Acute Severe Asthma

Acute severe asthma was previously called status asthmaticus. It is a sudden severe asthma that does not adequately respond to medicines.

It is a life-threatening emergency. If you think someone has acute severe asthma, call 911 right away. Treatment takes place in the emergency department and the hospital, but early treatment by first responders can be lifesaving.


Anyone with asthma can have an acute severe flare-up. Causes include:

  • Respiratory infections, like a cold or sinus infection

  • Severe allergic reactions

  • Inhaling irritants

  • Not taking prescribed medicine

  • Exercise


The symptoms of acute severe flare-ups typically happen over hours or days, but can come on faster than that. They include:

  • Worsening difficulty breathing and wheezing

  • Fast breathing

  • Worsening cough and chest tightness

  • Can breathe only when sitting up

  • Trouble walking and talking

  • Sweating

  • Fast heart rate

  • Confusion or irritability, especially in children

Preventing a severe flare-up

To help avoid acute severe flare-ups be sure to:

  • Identify and avoid those things that cause flare-ups or triggers.

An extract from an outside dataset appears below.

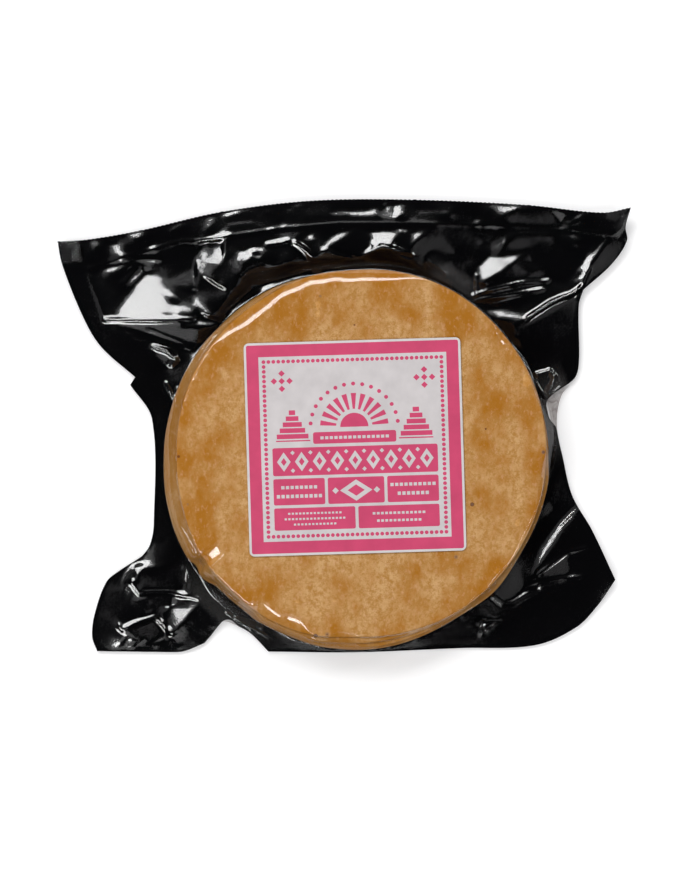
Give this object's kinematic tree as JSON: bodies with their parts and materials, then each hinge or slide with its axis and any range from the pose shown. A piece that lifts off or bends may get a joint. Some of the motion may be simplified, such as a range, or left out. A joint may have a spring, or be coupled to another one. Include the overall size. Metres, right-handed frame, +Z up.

  • Try to stay away from people who are sick with respiratory infections. Wash your hands often. Talk with your healthcare provider about vaccines you should have.

  • If you have severe allergies, talk with your healthcare provider about seeing an allergist.

  • Take asthma medicines as recommended by your healthcare provider, especially your long-term control medicines, even if you feel like your asthma is under control. 

  • If exercise is a trigger, make sure you use your quick-relief medicine before you are active. Keep an inhaler in your purse, gym bag, or back pack.

  • Get medical treatment as soon as possible when your symptoms don't respond to your quick-relief or rescue asthma medicines.